== Exercise goal ==
Print exactly the part opening with the line containing "The OpenSCAD and" and closing with the line containing "ring: The ring, whose", with both of those lines included.

== Records shown ==
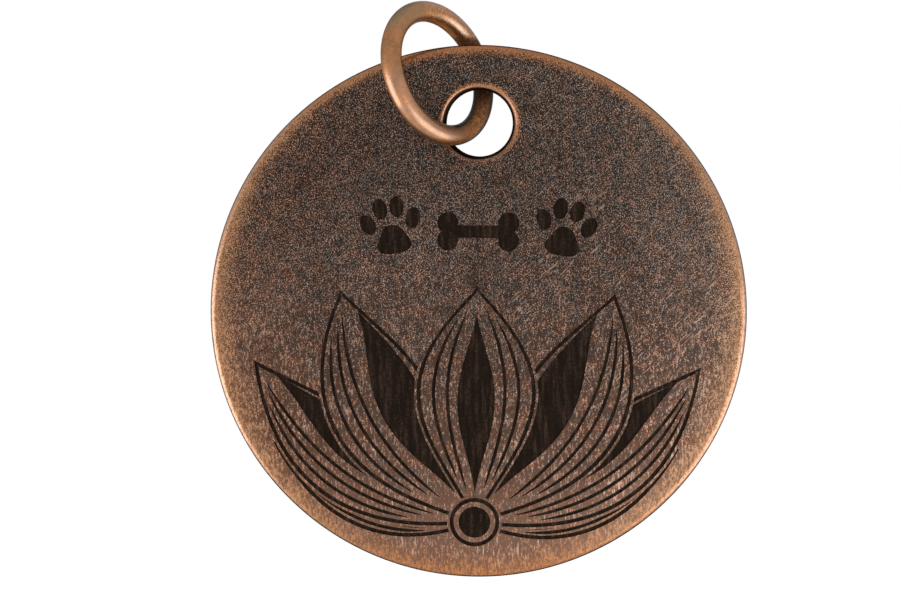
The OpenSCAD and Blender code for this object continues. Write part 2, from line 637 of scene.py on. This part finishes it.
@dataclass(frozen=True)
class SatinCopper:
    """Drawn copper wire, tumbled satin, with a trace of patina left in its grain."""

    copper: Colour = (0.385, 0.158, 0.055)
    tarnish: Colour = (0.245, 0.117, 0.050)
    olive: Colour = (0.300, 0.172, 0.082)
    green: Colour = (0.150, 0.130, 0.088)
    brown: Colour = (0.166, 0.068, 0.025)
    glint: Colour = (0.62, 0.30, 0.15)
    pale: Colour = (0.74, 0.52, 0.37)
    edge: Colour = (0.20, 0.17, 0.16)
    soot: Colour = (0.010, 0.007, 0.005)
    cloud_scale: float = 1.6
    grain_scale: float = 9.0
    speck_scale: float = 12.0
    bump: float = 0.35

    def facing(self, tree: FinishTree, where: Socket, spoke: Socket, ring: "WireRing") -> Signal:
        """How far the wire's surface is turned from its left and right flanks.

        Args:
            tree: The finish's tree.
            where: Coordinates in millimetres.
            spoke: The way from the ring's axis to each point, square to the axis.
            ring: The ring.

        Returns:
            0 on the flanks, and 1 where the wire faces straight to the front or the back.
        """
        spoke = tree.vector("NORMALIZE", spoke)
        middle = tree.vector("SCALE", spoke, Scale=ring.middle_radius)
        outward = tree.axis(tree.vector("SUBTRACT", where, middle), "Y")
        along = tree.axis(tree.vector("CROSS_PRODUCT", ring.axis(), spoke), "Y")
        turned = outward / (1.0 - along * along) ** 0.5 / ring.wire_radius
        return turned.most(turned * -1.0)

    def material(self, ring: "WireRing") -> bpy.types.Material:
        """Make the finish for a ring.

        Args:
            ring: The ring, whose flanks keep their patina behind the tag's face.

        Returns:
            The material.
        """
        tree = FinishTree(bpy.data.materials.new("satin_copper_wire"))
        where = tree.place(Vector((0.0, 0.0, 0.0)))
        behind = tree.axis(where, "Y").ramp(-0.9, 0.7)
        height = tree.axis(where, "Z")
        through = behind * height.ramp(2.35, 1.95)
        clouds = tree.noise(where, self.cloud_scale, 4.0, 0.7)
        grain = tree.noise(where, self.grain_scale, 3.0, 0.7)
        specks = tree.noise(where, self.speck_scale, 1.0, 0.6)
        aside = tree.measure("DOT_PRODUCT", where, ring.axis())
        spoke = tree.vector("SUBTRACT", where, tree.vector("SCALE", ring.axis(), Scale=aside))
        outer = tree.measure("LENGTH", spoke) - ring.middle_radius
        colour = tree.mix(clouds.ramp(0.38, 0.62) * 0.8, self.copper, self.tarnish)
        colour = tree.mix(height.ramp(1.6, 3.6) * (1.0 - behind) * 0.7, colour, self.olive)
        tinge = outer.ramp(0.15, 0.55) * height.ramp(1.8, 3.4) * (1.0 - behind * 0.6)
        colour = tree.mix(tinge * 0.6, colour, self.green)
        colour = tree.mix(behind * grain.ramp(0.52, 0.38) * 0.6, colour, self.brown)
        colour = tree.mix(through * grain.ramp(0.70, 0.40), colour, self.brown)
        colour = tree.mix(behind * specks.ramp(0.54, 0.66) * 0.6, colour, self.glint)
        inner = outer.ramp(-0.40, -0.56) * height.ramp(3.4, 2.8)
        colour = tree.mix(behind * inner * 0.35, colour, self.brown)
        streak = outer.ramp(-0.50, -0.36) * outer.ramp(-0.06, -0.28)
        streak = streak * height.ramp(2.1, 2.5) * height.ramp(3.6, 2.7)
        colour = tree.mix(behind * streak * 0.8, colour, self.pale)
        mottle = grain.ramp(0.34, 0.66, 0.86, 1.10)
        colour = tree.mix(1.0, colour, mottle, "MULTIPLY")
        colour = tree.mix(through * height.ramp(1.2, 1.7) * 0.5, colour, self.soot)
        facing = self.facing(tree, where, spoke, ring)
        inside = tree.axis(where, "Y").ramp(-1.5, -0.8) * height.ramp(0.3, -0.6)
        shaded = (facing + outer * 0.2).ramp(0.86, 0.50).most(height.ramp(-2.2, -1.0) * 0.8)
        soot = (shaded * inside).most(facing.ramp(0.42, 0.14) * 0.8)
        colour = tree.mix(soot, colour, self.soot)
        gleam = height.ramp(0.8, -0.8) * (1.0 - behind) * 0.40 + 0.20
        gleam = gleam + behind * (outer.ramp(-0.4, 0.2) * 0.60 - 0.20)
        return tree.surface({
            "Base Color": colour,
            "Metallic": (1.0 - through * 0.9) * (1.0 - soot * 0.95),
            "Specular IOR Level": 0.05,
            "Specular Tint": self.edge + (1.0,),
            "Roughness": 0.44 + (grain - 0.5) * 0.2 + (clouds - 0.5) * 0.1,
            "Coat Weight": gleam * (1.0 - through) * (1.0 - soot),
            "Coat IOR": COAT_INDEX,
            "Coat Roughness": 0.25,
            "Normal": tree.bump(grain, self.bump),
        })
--
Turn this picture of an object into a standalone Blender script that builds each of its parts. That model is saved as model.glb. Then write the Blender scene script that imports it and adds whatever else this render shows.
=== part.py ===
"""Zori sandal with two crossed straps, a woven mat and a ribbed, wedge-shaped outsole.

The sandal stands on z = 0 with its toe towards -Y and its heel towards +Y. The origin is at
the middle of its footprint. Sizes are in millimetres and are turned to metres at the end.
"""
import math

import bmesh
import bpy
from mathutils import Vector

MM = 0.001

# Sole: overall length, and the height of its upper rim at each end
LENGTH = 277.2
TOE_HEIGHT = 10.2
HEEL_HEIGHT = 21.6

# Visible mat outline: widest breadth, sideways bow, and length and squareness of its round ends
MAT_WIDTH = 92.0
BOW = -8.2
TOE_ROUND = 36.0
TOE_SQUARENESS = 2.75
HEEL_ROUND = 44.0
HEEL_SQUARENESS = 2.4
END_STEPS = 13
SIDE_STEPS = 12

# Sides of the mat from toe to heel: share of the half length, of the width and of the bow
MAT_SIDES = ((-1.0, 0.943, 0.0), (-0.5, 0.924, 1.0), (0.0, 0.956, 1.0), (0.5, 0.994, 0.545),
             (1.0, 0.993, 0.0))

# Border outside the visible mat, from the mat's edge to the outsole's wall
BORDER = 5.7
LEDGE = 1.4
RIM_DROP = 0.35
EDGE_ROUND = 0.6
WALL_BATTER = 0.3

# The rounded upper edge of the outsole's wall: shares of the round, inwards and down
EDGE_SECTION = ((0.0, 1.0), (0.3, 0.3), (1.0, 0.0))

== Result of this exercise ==
The OpenSCAD and Blender code for this object continues. Write part 2, from line 637 of scene.py on. This part finishes it.
@dataclass(frozen=True)
class SatinCopper:
    """Drawn copper wire, tumbled satin, with a trace of patina left in its grain."""

    copper: Colour = (0.385, 0.158, 0.055)
    tarnish: Colour = (0.245, 0.117, 0.050)
    olive: Colour = (0.300, 0.172, 0.082)
    green: Colour = (0.150, 0.130, 0.088)
    brown: Colour = (0.166, 0.068, 0.025)
    glint: Colour = (0.62, 0.30, 0.15)
    pale: Colour = (0.74, 0.52, 0.37)
    edge: Colour = (0.20, 0.17, 0.16)
    soot: Colour = (0.010, 0.007, 0.005)
    cloud_scale: float = 1.6
    grain_scale: float = 9.0
    speck_scale: float = 12.0
    bump: float = 0.35

    def facing(self, tree: FinishTree, where: Socket, spoke: Socket, ring: "WireRing") -> Signal:
        """How far the wire's surface is turned from its left and right flanks.

        Args:
            tree: The finish's tree.
            where: Coordinates in millimetres.
            spoke: The way from the ring's axis to each point, square to the axis.
            ring: The ring.

        Returns:
            0 on the flanks, and 1 where the wire faces straight to the front or the back.
        """
        spoke = tree.vector("NORMALIZE", spoke)
        middle = tree.vector("SCALE", spoke, Scale=ring.middle_radius)
        outward = tree.axis(tree.vector("SUBTRACT", where, middle), "Y")
        along = tree.axis(tree.vector("CROSS_PRODUCT", ring.axis(), spoke), "Y")
        turned = outward / (1.0 - along * along) ** 0.5 / ring.wire_radius
        return turned.most(turned * -1.0)

    def material(self, ring: "WireRing") -> bpy.types.Material:
        """Make the finish for a ring.

        Args:
            ring: The ring, whose flanks keep their patina behind the tag's face.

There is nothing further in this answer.